St. James, the Great Martyr of Persia, lived in the 5th century during the reign of King Isdiger in Persia. James had been raised as a Christian, but in his early adulthood, he became close friends with King Isdiger, and the King’s flatteries and great wealth turned the head of James and he renounced Christ to worship the idols his friend, the King, worshipped. When his mother and his wife heard what James had done, they wrote him and told him they would no longer have anything to do with him since he preferred temporal pleasures over the eternal love of Christ. James was cut to the heart and repented. By the time of his repentance a new King had succeded his friend, and this new King was furious that James had renounced the king’s idols and returned to Christ. The king ordered James “dismembered” and the saint endured this torture until he was beheaded in 421 AD and was given the eternal crown.

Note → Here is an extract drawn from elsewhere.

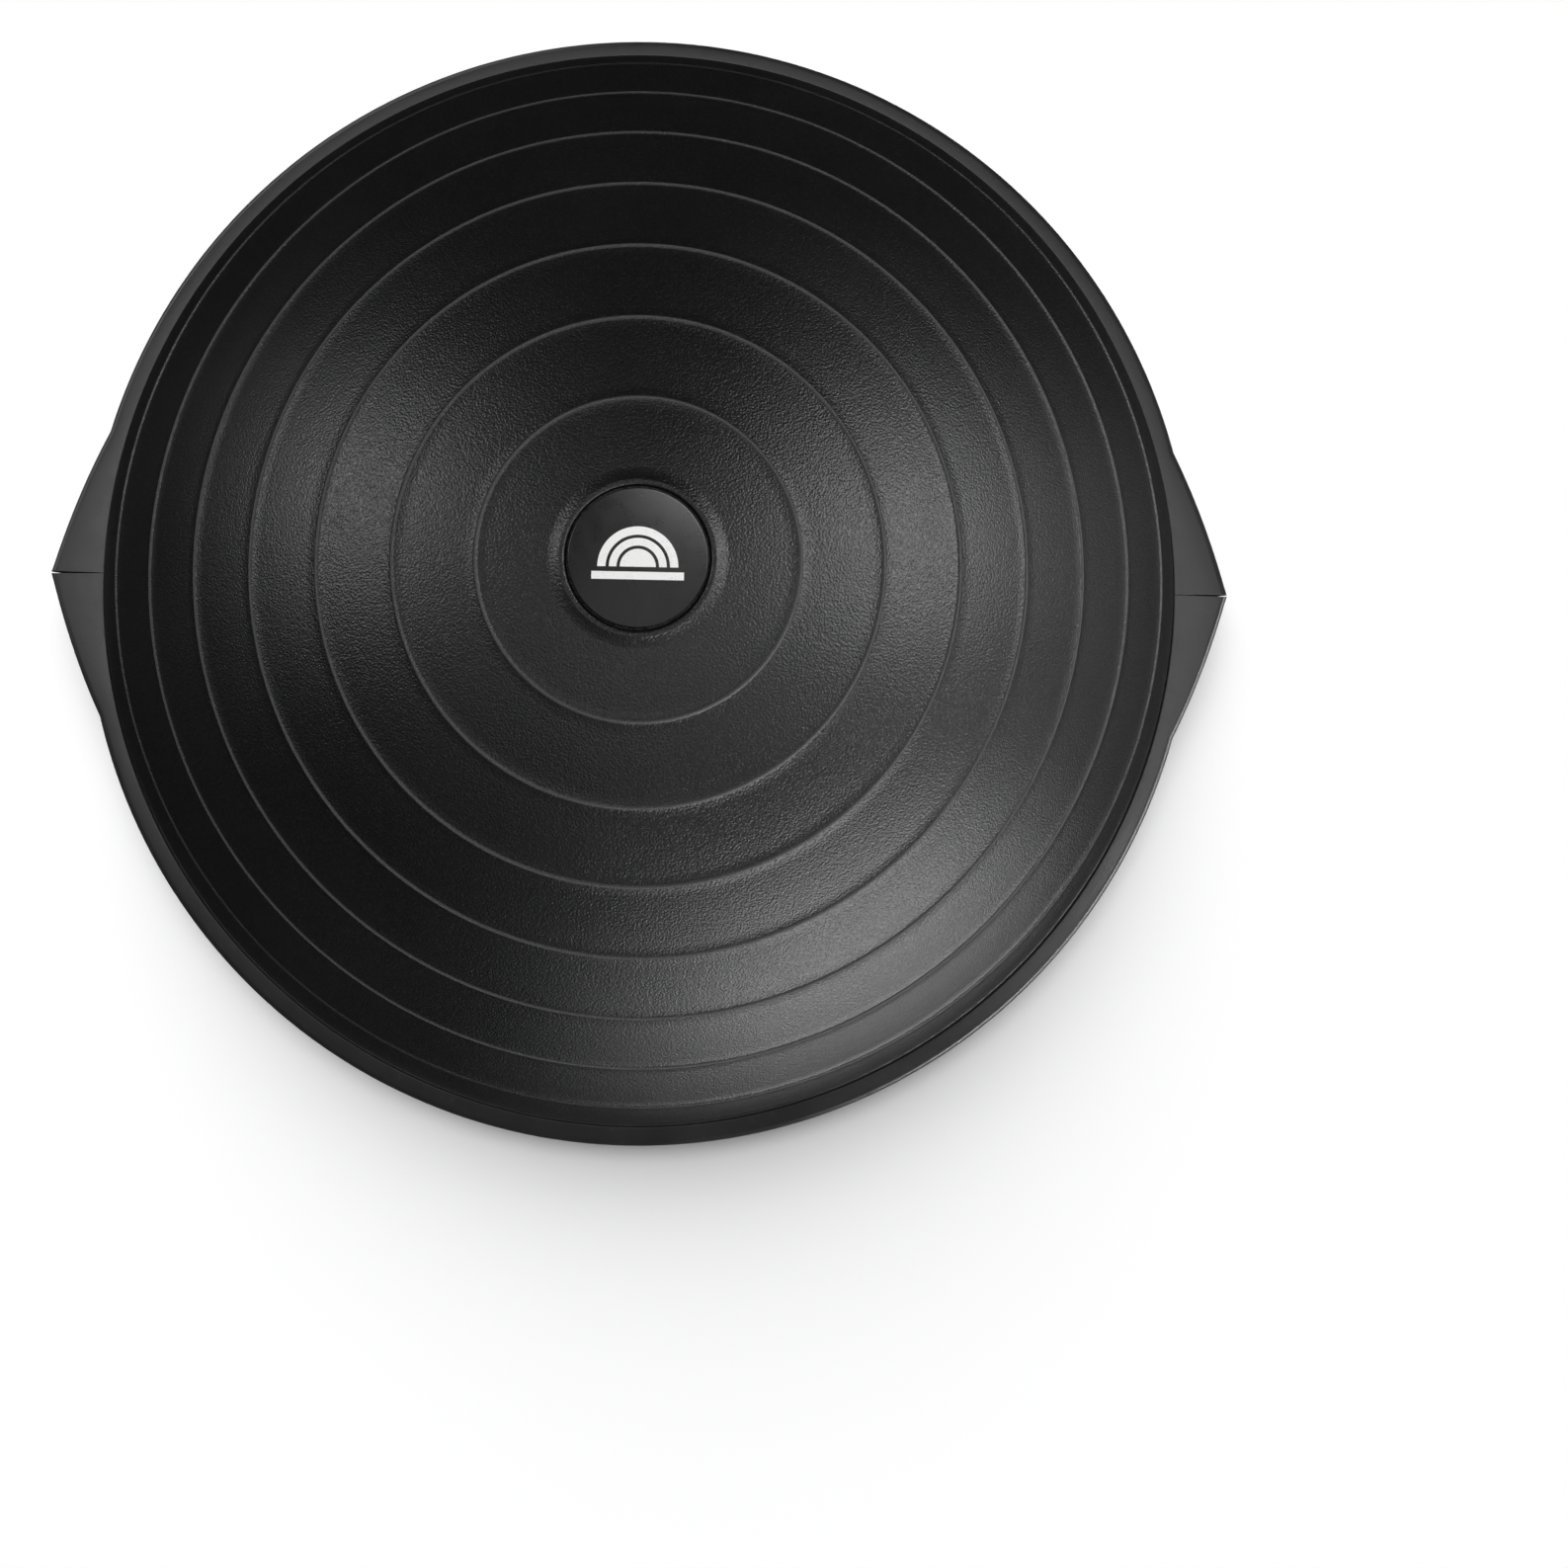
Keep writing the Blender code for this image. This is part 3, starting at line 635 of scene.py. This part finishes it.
def make_rim_half(name, turn):
    half = half_body(name)
    first_pad = 0 if turn == 0 else PAD_COUNT // 2
    pads = range(first_pad, first_pad + PAD_COUNT // 2)
    tools = [make(side) for side in (1, -1) for make in (recess, well, bolt_hole)]
    tools += [pad_pocket(index, turn) for index in pads]
    combine(half, tools, "DIFFERENCE")
    half.data.transform(Matrix.Rotation(turn, 4, "Z"))
    return half


# Platform, mat, valve and pads


def make_platform():
    outline = [(0.0093, 0.0080), (0.026, 0.0080), (0.026, 0.0150), (0.032, 0.0150), (0.032, 0.0080)]
    outline += [(0.158, 0.0080), (0.158, 0.0150), (0.163, 0.0150), (0.163, 0.0080), (0.292, 0.0080)]
    outline += [(0.292, 0.0157), (0.3164, 0.0157), (0.3164, 0.0057), (0.2954, 0.0057), (0.2954, 0.0016)]
    outline += [(0.288, 0.0016), (0.288, 0.0042), (0.0093, 0.0042)]
    outline = rounded(outline, 0.0005, closed=True, steps=3)
    platform = lathe("platform_disc", outline, 240, closed=True)
    ribs, rib_count = bmesh.new(), 12
    rib = Matrix.Translation((0.162, 0, 0.01025)) @ Matrix.Diagonal((0.266, 0.004, 0.0085, 1))
    for index in range(rib_count):
        turn = Matrix.Rotation(math.tau * (index + 0.5) / rib_count, 4, "Z")
        bmesh.ops.create_cube(ribs, size=1, matrix=turn @ rib)
    combine(platform, [object_from(ribs, "rib_tool")], "UNION")
    return platform


def make_mat():
    outline = [(0.016, 0.0039), (0.2874, 0.0039), (0.2874, 0.0020)]
    for middle in (0.250, 0.190, 0.130, 0.070):
        outline += [(middle + 0.002, 0.0020), (middle + 0.001, 0.0012)]
        outline += [(middle - 0.001, 0.0012), (middle - 0.002, 0.0020)]
    outline += [(0.016, 0.0020)]
    return lathe("tread_mat", rounded(outline, 0.0004, closed=True, steps=3), 240, closed=True)


def make_valve():
    outline = [(0.0049, 0.0104), (0.0120, 0.0104), (0.0120, 0.0083), (0.0089, 0.0083), (0.0089, 0.0039)]
    outline += [(0.0140, 0.0039), (0.0140, 0.0025), (0.0049, 0.0025)]
    return lathe("valve_grommet", rounded(outline, 0.0004, closed=True), 96, closed=True)


def make_plug():
    outline = [(0, 0.0100), (0.0036, 0.0100), (0.0045, 0.0085), (0.0045, 0.0050), (0.0042, 0.0046)]
    outline += [(0.0045, 0.0042), (0.0045, 0.0022), (0.0100, 0.0022), (0.0100, 0.0009), (0.0064, 0.0009)]
    outline += [(0.0058, 0.0013), (0, 0.0013)]
    return lathe("air_plug", rounded(outline, 0.0004), 96)


def make_pad(index):
    place = pad_place(index) @ Matrix.Translation((0, 0, PAD_SIZE[2] / 2))
    return rounded_box(f"rubber_pad_{index + 1}", PAD_SIZE, PAD_CORNER, 0.0004, place)


# Clamps, built along their own +Z and laid along Y


def threaded_rod(low, high):
    """An M6 thread: its crest winds round once for each millimetre of length."""
    radius, pitch, depth, segments = 0.003, 0.001, 0.00055, 40
    bm = bmesh.new()
    rows = round((high - low) / (pitch / 8))
    grid = []
    for row in range(rows + 1):
        height = low + (high - low) * row / rows
        ring = []
        for index in range(segments):
            phase = (height / pitch - index / segments) % 1
            reach = radius - depth * abs(2 * phase - 1)
            reach = min(reach, 0.0022 + (height - low))
            angle = math.tau * index / segments
            ring.append(bm.verts.new((reach * math.cos(angle), reach * math.sin(angle), height)))
        grid.append(ring)
    for lower, upper in zip(grid, grid[1:]):
        for index in range(segments):
            after = (index + 1) % segments
            bm.faces.new((lower[index], lower[after], upper[after], upper[index]))
    bm.faces.new(grid[0])
    bm.faces.new(grid[-1])
    return object_from(bm, "thread_tool")


def hexagon(name, low, high, turn):
    """A hexagon with its points turned off at the upper end."""
    bm = bmesh.new()
    place = Matrix.Translation((0, 0, (low + high) / 2)) @ Matrix.Rotation(turn, 4, "Z")
    sides = {"segments": 6, "radius1": HEX_RADIUS, "radius2": HEX_RADIUS}
    bmesh.ops.create_cone(bm, cap_ends=True, depth=high - low, matrix=place, **sides)
    made = object_from(bm, name)
    past = 0.001
    wide = HEX_RADIUS + past
    points = [(0, high), (HEX_FLAT_RADIUS, high), (wide, high - HEX_CHAMFER)]
    points += [(wide, low - past), (0, low - past)]
    combine(made, [lathe("chamfer_tool", points, 72)], "INTERSECT")
    return made


def washer(name, low):
    inner, outer, high = WASHER_HOLE_RADIUS, 0.0062, low + WASHER_THICKNESS
    outline = [(inner, high), (outer, high), (outer, low), (inner, low)]
    return lathe(name, rounded(outline, 0.0003, closed=True), 72, closed=True)


def make_bolt(name):
    seat = END_WALL + WASHER_THICKNESS + 2 * GAP
    bolt = hexagon(name, seat, seat + 0.0042, math.radians(9))
    combine(bolt, [threaded_rod(-0.0175, seat + 0.001)], "UNION")
    return bolt


def make_nut(name):
    seat = -(END_WALL + WASHER_THICKNESS + 2 * GAP)
    low = seat - 0.0050
    nut = hexagon(name, low, seat, math.radians(-14))
    collar = [(0, low + 0.001), (0.0046, low + 0.001), (0.0046, seat - 0.0064), (0, seat - 0.0064)]
    combine(nut, [lathe("collar_tool", rounded(collar, 0.0006), 72)], "UNION")
    high, deep = seat + 0.01, seat - 0.02
    bore = [(0, high), (NUT_BORE_RADIUS, high), (NUT_BORE_RADIUS, deep), (0, deep)]
    combine(nut, [lathe("bore_tool", bore, 72)], "DIFFERENCE")
    return nut


def make_clamp(side, turn, surface):
    place = Matrix.Translation((math.cos(turn) * CLAMP_RADIUS, 0, CLAMP_HEIGHT))
    place @= Matrix.Rotation(turn, 4, "Z") @ Matrix.Rotation(-math.pi / 2, 4, "X")
    made = {
        f"clamp_bolt_{side}": make_bolt(f"bolt_{side}"),
        f"head_washer_{side}": washer(f"washer_head_{side}", END_WALL + GAP),
        f"nut_washer_{side}": washer(f"washer_nut_{side}", -(END_WALL + GAP + WASHER_THICKNESS)),
        f"lock_nut_{side}": make_nut(f"nut_{side}"),
    }
    for node, piece in made.items():
        piece.data.transform(place)
        place_piece(piece, surface, "zinc_steel", "base", node)


# Stage


def aim(obj, target):
    obj.rotation_mode = "QUATERNION"
    obj.rotation_quaternion = (Vector(target) - obj.location).to_track_quat("-Z", "Y")


def add_softbox(name, azimuth, elevation, away, size, power, receivers):
    """A soft box, power in watts, that faces the dome from a direction given in degrees."""
    light = bpy.data.lights.new(name, "AREA")
    light.shape = "RECTANGLE"
    light.size, light.size_y = size
    light.energy = power
    obj = bpy.data.objects.new(name, light)
    turn, rise = math.radians(azimuth), math.radians(elevation)
    flat = math.cos(rise)
    obj.location = Vector((flat * math.cos(turn), flat * math.sin(turn), math.sin(rise))) * away
    obj.location.z += DOME_MIDDLE
    obj.visible_camera = False
    obj.light_linking.receiver_collection = receivers
    bpy.context.scene.collection.objects.link(obj)
    aim(obj, (0, 0, DOME_MIDDLE))


def plain_material(name, colour, emission=0.0):
    """A matt paint or, with an emission strength, a black surface that only glows in that colour."""
    paint, gloss = ((0, 0, 0), 0.0) if emission else (colour, 0.1)
    made = Surface(name, paint, 0.9, specular=gloss)
    shade = made.blend(made.noise(3, 2), colour, tuple(0.985 * c for c in colour))
    made.join(shade, made.shader.inputs["Emission Color" if emission else "Base Color"])
    made.shader.inputs["Emission Strength"].default_value = emission
    return made.material


def make_stage(rim_halves, badge):
    """A pale floor and backdrop, lit on their own, and soft boxes for the trainer."""
    angles = [math.tau * index / 96 for index in range(96)]
    foot = (STAGE_RADIUS, FLOOR)
    floor = object_from(turned_mesh([(0, FLOOR), foot], angles), "floor")
    rises = [math.radians(rise) for rise in range(6, 90, 6)]
    wall = [(STAGE_RADIUS * math.cos(rise), STAGE_RADIUS * math.sin(rise)) for rise in rises]
    backdrop = object_from(turned_mesh([foot, *wall, (0, STAGE_RADIUS)], angles), "backdrop")
    floor.data.materials.append(plain_material("floor_paint", (0.90, 0.90, 0.90)))
    backdrop.data.materials.append(plain_material("backdrop_paint", (0.98, 0.98, 0.98), 1.1))
    backdrop.visible_diffuse = backdrop.visible_glossy = backdrop.visible_shadow = False
    floor.visible_glossy = False
    finish_mesh(backdrop)

    floor_only = bpy.data.collections.new("floor_only")
    floor_only.objects.link(floor)
    rim_only = bpy.data.collections.new("rim_only")
    hard_only = bpy.data.collections.new("rim_and_badge")
    badge_only = bpy.data.collections.new("badge_only")
    badge_only.objects.link(badge)
    for half in rim_halves:
        rim_only.objects.link(half)
    for obj in (*rim_halves, badge):
        hard_only.objects.link(obj)
    soft_only = bpy.data.collections.new("all_but_rim")
    for obj in (floor, backdrop, *rim_halves):
        soft_only.objects.link(obj)
    for entry in soft_only.collection_objects:
        entry.light_linking.link_state = "EXCLUDE"

    sun = bpy.data.objects.new("floor_sun", bpy.data.lights.new("floor_sun", "SUN"))
    sun.data.energy = 4.5
    sun.data.angle = math.radians(60)
    sun.location = (-0.3, 1.6, 2.0)
    sun.light_linking.receiver_collection = floor_only
    bpy.context.scene.collection.objects.link(sun)
    aim(sun, (0, 0, 0))
    add_softbox("key", -55, 10, 2.2, (1.9, 1.1), 24, soft_only)
    add_softbox("right", 12, 42, 1.8, (1.0, 1.0), 11.5, soft_only)
    add_softbox("left", 162, 38, 1.8, (0.7, 0.7), 5.8, soft_only)
    add_softbox("low_right", 2, 1, 2.2, (1.6, 0.3), 1.6, soft_only)
    add_softbox("low_front", -84, 5, 2.2, (1.0, 0.4), 2.2, soft_only)
    add_softbox("top", -90, 80, 2.5, (1.4, 1.4), 4.5, soft_only)
    add_softbox("rim_top", 90, 64, 2.2, (1.6, 0.8), 10, rim_only)
    add_softbox("rim_left", 170, 64, 2.2, (0.9, 0.9), 10, rim_only)
    add_softbox("rim_right", 10, 64, 2.2, (0.9, 0.9), 8, rim_only)
    add_softbox("rim_scoop", -25, 52, 2.0, (0.4, 0.4), 5, rim_only)
    add_softbox("rim_behind", 141, 14, 2.2, (4.0, 0.8), 26, hard_only)
    add_softbox("badge_top", 60, 60, 1.8, (0.8, 0.8), 15, badge_only)
    add_softbox("rim_edge", -32, 3, 2.0, (2.4, 0.2), 42, rim_only)

    world = bpy.data.worlds.new("room")
    world.use_nodes = True
    world.node_tree.nodes["Background"].inputs["Color"].default_value = (0.012, 0.012, 0.0125, 1)
    bpy.context.scene.world = world


def make_camera():
    data = bpy.data.cameras.new("camera")
    data.sensor_width = 36
    data.lens = 26.2
    data.shift_x = 0.0893  # the photograph frames the trainer up and to the left
    data.shift_y = -0.1062
    data.clip_start = 0.01
    camera = bpy.data.objects.new("camera", data)
    camera.location = (0.0030, -0.0435, 0.7001)
    camera.rotation_euler = [math.radians(a) for a in (2.065, -0.057, 1.159)]
    bpy.context.scene.collection.objects.link(camera)
    bpy.context.scene.camera = camera


dome_black = dome_surface()
rim_grey = moulded_surface("rim_plastic", (0.019, 0.019, 0.0195), (0.024, 0.024, 0.025), 0.37, 1400)
platform_black = moulded_surface(
    "platform_plastic", (0.026, 0.026, 0.028), (0.032, 0.032, 0.034), 0.50, 900
)
plug_black = moulded_surface(
    "plug_plastic", (0.030, 0.030, 0.031), (0.038, 0.038, 0.040), 0.42, 1800, 0.0002
)
mat_black = rubber_surface("mat_rubber", 0.020, 0.78, 420, 0.0005)
pad_black = rubber_surface("pad_rubber", 0.017, 0.72, 700, 0.0003)
grommet_black = rubber_surface("valve_rubber", 0.022, 0.60, 1500, 0.0001)
plated_steel = steel_surface()

dome_skin = place_piece(make_dome(), dome_black, "dome_pvc", "base", "dome_bladder", sharp=60)
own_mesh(dome_skin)
badge_disc = place_piece(make_badge(), badge_surface(), "badge", "dome", "crown_badge")
rim_back = make_rim_half("rim_back", 0)
place_piece(rim_back, rim_grey, "rim_plastic", "base", "rim_half_back")
rim_front = make_rim_half("rim_front", math.pi)
place_piece(rim_front, rim_grey, "rim_plastic", "base", "rim_half_front")
place_piece(make_platform(), platform_black, "platform_plastic", "base", "platform")
place_piece(make_mat(), mat_black, "mat_rubber", "base", "deck_mat")
place_piece(make_valve(), grommet_black, "valve_rubber", "base", "valve_seat")
place_piece(make_plug(), plug_black, "plug_plastic", "plug", "valve_plug")
for pad_index in range(PAD_COUNT):
    place_piece(make_pad(pad_index), pad_black, "pad_rubber", "base", f"foot_pad_{pad_index + 1}")
make_clamp("right", 0, plated_steel)
make_clamp("left", math.pi, plated_steel)

make_stage((rim_back, rim_front), badge_disc)
make_camera()
bpy.context.scene.view_settings.view_transform = "Standard"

Today, do you still think that your surroundings have to be perfect for you to have peace? Are you participating in the Life of the Church so that you can truly see the kind of peace Jesus brings instead of the temporary pleasures of mere affluence? Jesus offers us a peace that passes understanding which means we can have inner peace no matter what’s going on around us. That kind of peace can’t be disturbed by life’s hard times. That kind of peace only flows from living a normal Orthodox Life!

P.S. O stout-hearted James, persuaded by your noble wife and fearing the dread tribunal, you did scorn all fear of the Persians with their profane decrees, and you were shown forth to be a most wondrous martyr of Christ when all of your body was pruned like a vine.